Suara.com - Kejaksaan Tinggi Jawa Barat memberikan tuntutan maksimal berupa hukuman mati, hukuman tambahan kebiri kimia dan denda, terhadap terdakwa pemerkosa 13 santri, Herry Wirawan. Namun, tuntutan hukuman mati kepada sang predator seks itu dianggap bertentangan dengan prinsip hak asasi manusia (HAM).
Hal itu disampaikan Komisioner Komnas HAM, Beka Ulung Hapsara dalam pesan singkat kepada Suara.com, Rabu (12/1/2022) sore. Dalam pandangannya, Beka berpendapat jika hak hidup seseorang tidak bisa dikurangi dalam situasi apapun.
"Komnas HAM tidak setuju penerapan hukuman mati karena bertentangan dengan prinsip HAM. Hak hidup adalah hak yang tidak bisa dikurangi dalam situasi apapun—non derogable rights," ucap Beka.
Mewakili Komnas HAM, Beka juga tidak sepakat soal hukuman tambahan berupa kebiri kimia kepada Herry Wirawan.
Baca Juga: Apa Itu Kebiri Kimia yang Dijatuhkan kepada Herry Wirawan? Ini Efek Samping dan Hukumnya
Menurut Beka, hal itu juga tidak sejalan dengan prinsip kemanusiaan, yakni melakukan penghukuman yang kejam dan tidak manusiawi.
"Kami juga tidak setuju dengan hukuman kebiri. Karena tidak sejalan dengan prinsip hak asasi manusia, yaitu tidak melakukan penghukuman yang kejam dan tidak manusiawi," sambungnya.

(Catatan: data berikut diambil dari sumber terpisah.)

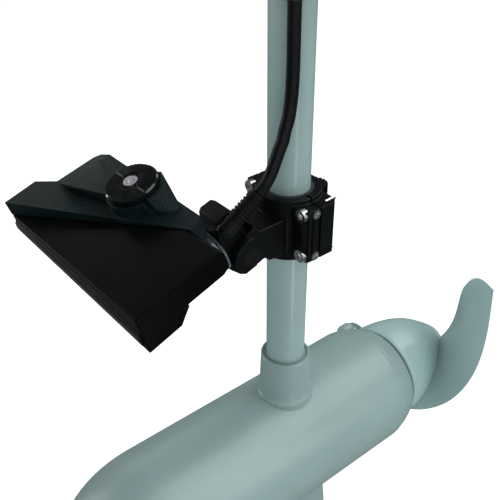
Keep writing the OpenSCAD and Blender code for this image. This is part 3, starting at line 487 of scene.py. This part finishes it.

Lebih lanjut, Beka menyatakan bahwa kasus kekerasan seksual harus ditangani secara komprehensif. Tidak hanya lewat pendekatan hukum saja.
Melainkan harus ada edukasi publik, perbaikan standar layanan publik sampai soal perbaikan pengetahuan hukum aparat hukum.
"Supaya lebih responsif terhadap kasus-kasus kekerasan seksual," pungkas Beka.
Baca Juga: Pemerkosa 13 Santri Herry Wirawan Dituntut Hukuman Mati, HNW: Hormat Kepada Jaksa
Vonis Berat
Sebelumnya, jaksa dari Kejaksaan Tinggi Jawa Barat menuntut Herry Wirawan, terdakwa pemerkosa belasan santriwati di Bandung, dengan hukuman mati dan hukuman tambahan kebiri.
Tuntutan itu dibacakan Jaksa Penuntut Umum dari Kejati Jabar di persidangan yang digelar di Pengadilan Negeri Bandung, Selasa (11/1/2022).
Kepala Kejaksaan Tinggi Jawa Barat, Asep N Mulyana mengatakan, terdakwa Herry Wirawan hadir langsung di PN Bandung saat agenda pembacaan tuntutan.
"Menuntut terdakwa dengan hukuman mati, dan hukuman tambahan berupa kebiri kimia," ucap Asep.
Menurut Asep, tuntutan tersebut sesuai dengan Pasal 81 ayat (1), ayat (3) Dan (5) jo Pasal 76.D UU R.I Nomor 17 Tahun 2016 yentang Perubahan atas Undang-Undang Nomor 23 Tahun 2002 tentang Perlindungan Anak jo Pasal 65 ayat (1) KUHP sebagaimana dakwaan pertama.
Selain itu, JPU meminta identitas terdakwa dibuka kepada publik dan membayar denda Rp 500 juta ditambah restitusi untuk korban sekira 300 juta yang sempat diminta oleh LPSK kepada majelis hakim pada persidangan sebelumnya.
"Identitas terdakwa (dituntut) disebarkan. Kami juga meminta kepada hakim untuk pidana denda sebesar Rp 500 juta subsidair selama satu tahun kurungan," kata dia.
"Mewajibkan kepada terdakwa untuk membayar restitusi kepada anak korban yang total keseluruhan sebesar Rp 331.527.186," ia melanjutkan.
Asep menjelaskan apa yang dituntut tersebut diharapkan bisa membuat efek jera. Selain itu, hal ini merupakan bentuk komitmen Kejati Jabar dalam penanganan kasus yang menjadi perhatian publik.
"Ini sebagai bukti, komitmen kami untuk memberikan efek jera kepada pelaku dan pihak lain yang melakukan kejahatan," kata Asep.